EDA Complex-Driven Desaturation of Heterocyclic Carbonyl Compounds Enabled by HFIP

Abstract

Recently, electron donor–acceptor (EDA) complex-mediated organic synthetic strategies have emerged as powerful tools for diverse bond-forming transformations; however, their efficiency often diminishes when ionic reactants are involved. This limitation arises from the requirement of polar solvents such as DMSO or DMF to solubilize ionic species for the formation of effective EDA complex. Consequently, these solvents engage in competing EDA complex formation or disrupt ionization equilibria. In parallel, there is a pressing necessity of modern and efficient strategy to achieve dehydrogenation reactions, which are in general limited by the drawbacks of traditional approaches. To address both, herein, we disclose an innovative desaturation strategy based on the formation of an EDA complex between a dihydrogenated organic substrate and an N-methoxy pyridinium salt.

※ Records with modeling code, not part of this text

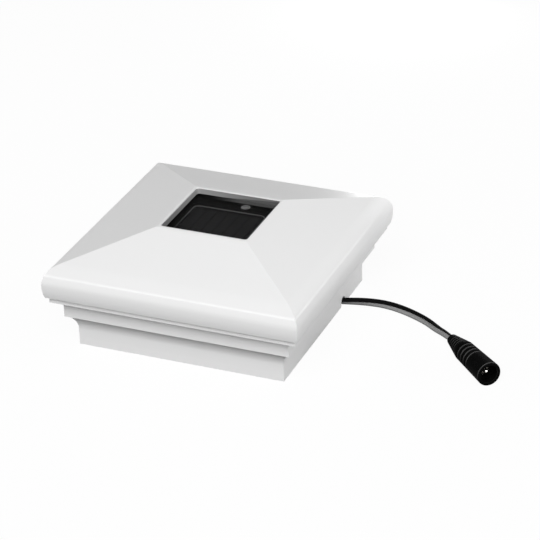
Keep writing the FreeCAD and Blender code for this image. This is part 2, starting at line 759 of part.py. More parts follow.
def make_light_diffuser():
    """Opal ring between rim and band, located by a rib in the collar's channel."""
    ring = mitred("lip_outside", [
        (lip_low_half, lip_low_z), (lip_top_half, lip_high_z)], lip_low_half + cut_reach)
    rib = square("lip_rib", band_half - band_wall - flat_gap, lip_low_z - lip_rib_deep,
                 lip_low_z + 1)
    hole = square("lip_hole", socket_outer + flat_gap, lip_low_z - lip_rib_deep - 1,
                  lip_high_z + 1)
    return cut("light_diffuser", join("lip_solid", ring, rib), hole)


def side_places():
    """Centre line of the four light strips: (axis along the strip, side)."""
    return [("x", 1), ("x", -1), ("y", 1), ("y", -1)]


def strip_block(name, along, side, start, finish, wide, low, high):
    near = rail_place * side - wide / 2
    far = rail_place * side + wide / 2
    spans = [(start, finish), (near, far)] if along == "x" else [(near, far), (start, finish)]
    return block(name, spans[0], spans[1], (low, high))


def make_led_boards():
    return group("led_boards", [
        strip_block("led_board_%d" % number, along, side, -strip_half_long, strip_half_long,
                    strip_wide, rail_low_z - strip_thick, rail_low_z)
        for number, (along, side) in enumerate(side_places())])


def make_leds():
    chips = []
    high = rail_low_z - strip_thick
    for number, (along, side) in enumerate(side_places()):
        for place in range(led_count):
            middle = (place - (led_count - 1) / 2) * led_pitch
            chips.append(strip_block("led_%d_%d" % (number, place), along, side,
                                     middle - led_long / 2, middle + led_long / 2,
                                     led_wide, high - led_tall, high))
    return group("leds", chips)


# ---------------------------------------------------------------- collar

def flange_opening(name, low, high):
    """The opening inside the flange, wider along X to clear the battery door's pad."""
    return block(name, (-flange_end_half, flange_end_half), (-flange_half, flange_half),
                 (low - 1, high + 1))


def lead_notch():
    """Arched notch in the skirt, cut along the line on which the lead passes it."""
    half = cord_radius + notch_gap
    long = (skirt_half + 2 - notch_x) / cosine(notch_heading)
    turn = FreeCAD.Rotation(Vector(0, 0, 1), notch_heading.number)
    slot = doc.addObject("Part::Box", "notch_slot")
    bind(slot, Length=long, Width=half * 2, Height=cord_radius + 1)
    put(slot, notch_x + half * sine(notch_heading), notch_y - half * cosine(notch_heading), -1, turn)
    arch = doc.addObject("Part::Cylinder", "notch_arch")
    bind(arch, Radius=half, Height=long)
    put(arch, notch_x, notch_y, cord_radius,
        turn.multiply(FreeCAD.Rotation(Vector(0, 1, 0), 90)))
    return [slot, arch]


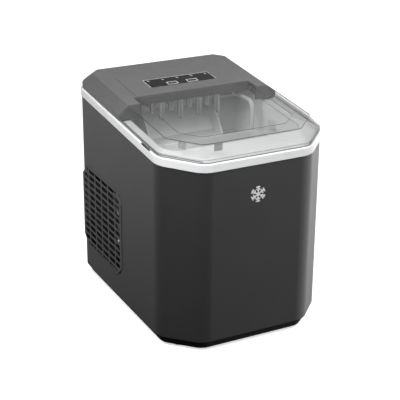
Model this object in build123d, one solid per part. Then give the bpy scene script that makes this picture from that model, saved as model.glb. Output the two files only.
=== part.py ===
from build123d import *
import os
from math import atan, cos, sin, sqrt

# A countertop ice maker.  X runs across, Y from front to back, Z up, all in millimetres.
# The origin is the middle of the footprint, on the surface that the feet stand on.

# Housing
half_width = 111.0
half_depth = 145.5
front_leg = 40.5            # leg of the two front corner chamfers
rear_leg = 20.0             # leg of the two rear corner chamfers
front_round = 27.0
rear_round = 16.0
sheet = 2.0                 # wall of the housing
foot_height = 4.0
base_top = 15.5             # where the black base meets the housing
top_front_z = 234.5         # lower edge of the trim ring at the front
top_rise = 0.0814           # climb of the whole top per millimetre of depth

# Top, as heights above the lower edge of the trim ring
ring_height = 10.3
ring_proud = 1.2
ledge_low = 6.0
ledge_high = 8.0
cover_bend = 17.5           # where the cover's sides turn from upright to sloping
lid_seat = 10.6
lid_bend = 14.6
top_height = 28.7
top_skin = 3.0
hood_wall = 2.5
finger_span = (-87.0, -63.0)
crown_height = 28.1         # flat around the raised octagon
octagon_half = 76.0         # raised octagon shared by the cover and the lid
octagon_end = 111.0
octagon_soft = 0.6          # how far its flank spreads
cover_rounds = (1.6, 2.0)   # rounds along the crown and along the bend
lid_rounds = (0.7, 0.9)
ring_round = 1.5
slope_inset = 14.0          # inset of the flat top from the housing's outline
rim_inset = 1.0

# Opening of the tank, shared by the ledge and the liner
mouth_x = 93.5
mouth_front = -95.0
mouth_rear = 102.0
mouth_round = 20.0
liner_wall = 2.0
tank_floor = 62.0
tank_back = 9.8             # rear wall of the deep part of the tank
shelf_floor = 188.0         # floor of the shallow part, under the ice fingers

# Lid hinge
notch_half = 81.2
notch_back = 25.5
wing_front = 5.2
skirt_low = 16.5
hinge_y = 16.5
hinge_h = 22.5
hinge_pin_r = 2.5
running_gap = 0.05
lid_back = 3.2
tongue_half = 80.4
tongue_back = 22.2

# Control panel
panel_y = 60.5
panel_size = (94.0, 28.0)
panel_top = 28.2
panel_skin = 1.5
button_x = 14.0
button_y = 53.7
button_size = (17.0, 11.0)
button_gap = 0.3
lamp_y = 69.2
lamp_pitch = 20.4
lamp_r = 2.0
board_top = 23.0
board_skin = 1.4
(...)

In our study, solubility issues, which are associated with the pyridinium salt, are effectively addressed by using hexafluoroisopropanol (HFIP). Beyond enhancing solubility, HFIP also functions as a transient H-shuttle, significantly reducing the activation energy for this transformation. This cooperative interplay between HFIP and the pyridinium salt enables the efficient and selective desaturation of a broad range of heterocyclic carbonyl compounds—including quinolinones, coumarins, and flavones—which are valuable scaffolds in pharmaceutical and agrochemical research. At the end, detailed mechanistic studies with the aid of experiments as well as DFT studies clearly disclose the mechanism as well as the important role of HFIP in this reaction.